I normally like Crooks and Liars.
However, this time around, while blogging about the Autism Omnibus, Nicole let me down. Saying that “I don’t pretend to have any special medical knowledge; so I will link both sides of the thimerosal debate,” she then linked to Robert F. Kennedy, Jr.’s totally dishonest fearmongering piece of crap from two years ago and Arthur Allen’s voice of reason.
This is the sort of lack of critical thinking that comes from “presenting both sides of a debate” as though they are roughly equivalent when they are not. It’s like the press presenting creationist arguments alongside those of scientists. It’s far easier to present “both sides” than to bother to find out that one side’s position is without support. To help her realize this, for Nicole’s edification (and for the benefit of the antivaccinationists who are infesting the comments of Crooks and Liars), I present a little Respectfully Insolent™ education:
- Salon.com flushes its credibility down the toilet
- The Autism Omnibus: When you don’t have scientific evidence, tug on the heartstrings!
- Surprise, surprise! Andrew Wakefield was paid by lawyers to undermine the MMR vaccine
- Arthur Allen-David Kirby Debate: All about a story with “legs”

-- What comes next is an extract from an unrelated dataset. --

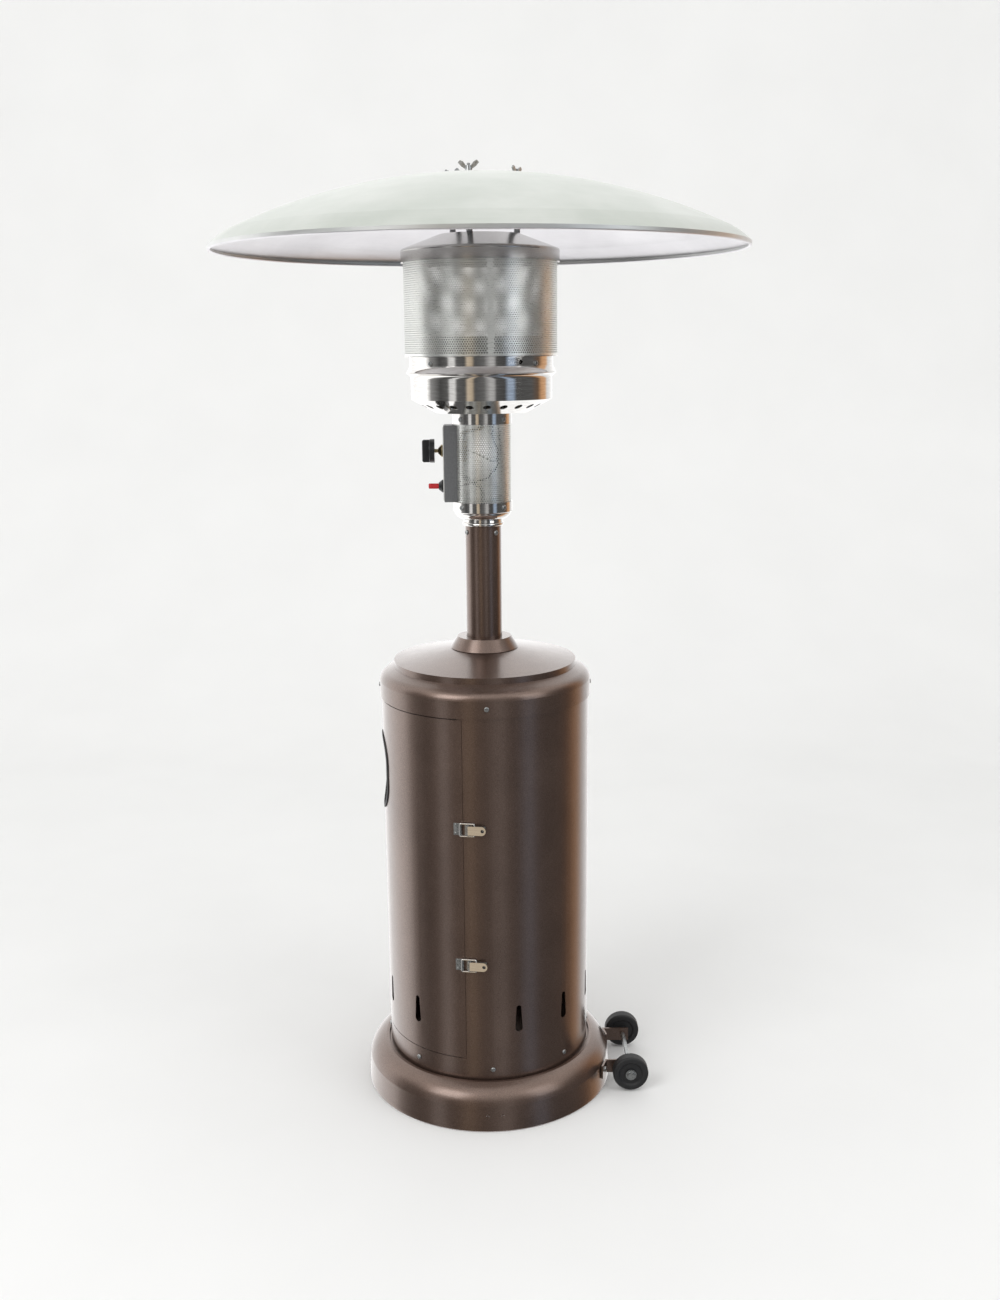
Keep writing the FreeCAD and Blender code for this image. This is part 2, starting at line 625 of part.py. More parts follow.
def latch_lever(body_label, level):
    """Lever plate with a round tip and a padlock hole, and two cheeks that carry the pin and the bail."""
    body = body_named(body_label)
    top = [("latch_pivot", "6"), ("lever_tip", "6"), ("lever_tip", "7.2"), ("latch_pivot", "7.2")]
    plate = plan(body, outwards(top), f"{level} - lever_half", f"{level} + lever_half")
    doc.recompute()
    corners = [name for name, edge in edge_names(plate.Shape)
               if edge.BoundBox.XMin > number("lever_tip") - 0.01 and edge.BoundBox.YLength > 0.5]
    rounding = body.newObject("PartDesign::Fillet", body_label + "_tip")
    rounding.Base = (plate, corners)
    rounding.setExpression("Radius", cell("lever_half - 0.2"))
    for low, high in (("-lever_half", "-lever_half + 1.1"), ("lever_half - 1.1", "lever_half")):
        cheek = [("latch_pivot", "2.2"), ("bail_pivot + 3", "2.2"), ("bail_pivot + 3", "6.1"),
                 ("latch_pivot", "6.1")]
        plan(body, outwards(cheek), f"{level} + ({low})", f"{level} + ({high})")
        plan_disc(body, "latch_pivot", "-shell_radius - latch_pivot_out", "2.6", f"{level} + ({low})",
                  f"{level} + ({high})")
    for x, out, radius in (("latch_pivot", "latch_pivot_out", "latch_pin + 0.06"),
                           ("bail_pivot", "bail_pivot_out", "bail_wire + 0.06")):
        plan_hole(body, x, f"-shell_radius - {out}", radius, f"{level} - 9", f"{level} + 9")
    sketch = sketch_on(body, "XZ_Plane")
    circle(sketch, "20", level, "2.9")
    pocket(body, sketch, "shell_radius + 20", reversed_way=True)
    place(body, "latch_azimuth")


def edge_names(shape):
    return [(f"Edge{i}", edge) for i, edge in enumerate(shape.Edges, start=1)]


def latch_bail(label, level):
    """Wire loop: two arms that hook into the lever's cheeks and a bar that catches behind the strike."""
    height, half = number(level), number("bail_half")
    stub = number("lever_half") - 2.6
    path = [latch_point("bail_pivot", "bail_pivot_out", height + stub),
            latch_point("bail_pivot", "bail_pivot_out", height + half),
            latch_point("bail_reach", "bail_pivot_out", height + half),
            latch_point("bail_reach", "bail_pivot_out", height - half),
            latch_point("bail_pivot", "bail_pivot_out", height - half),
            latch_point("bail_pivot", "bail_pivot_out", height - stub)]
    shaped(label, wire(path, number("bail_wire"), 1.9))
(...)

- Even the zealots can’t defend this hypothesis any more
- Another Salvo in the Mercury/Autism Controversy
- Arthur Allen on conflicts of interest in the mercury militia movement
- Autism Omnibus crashing?
- Robert F. Kennedy Junior’s completely dishonest thimerosal article
- Lies, damn lies, and quote mining
- “On a mission to discredit any and all evidence of a mercury-autism linkage”

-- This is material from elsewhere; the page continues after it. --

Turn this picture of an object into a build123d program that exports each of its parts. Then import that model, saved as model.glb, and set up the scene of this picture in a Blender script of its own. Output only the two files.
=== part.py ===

- Anti-mercury warriors descending further into the depths
And, there’s more where that came from, if needed. Commenting about an issue requires more than just posting links to “both sides.” What Nicole did was no different from saying, “I don’t pretend to have any special knowledge of biology, so I will link both sides on the evolution debate,” and then linking to TalkOrigins and Answers in Genesis.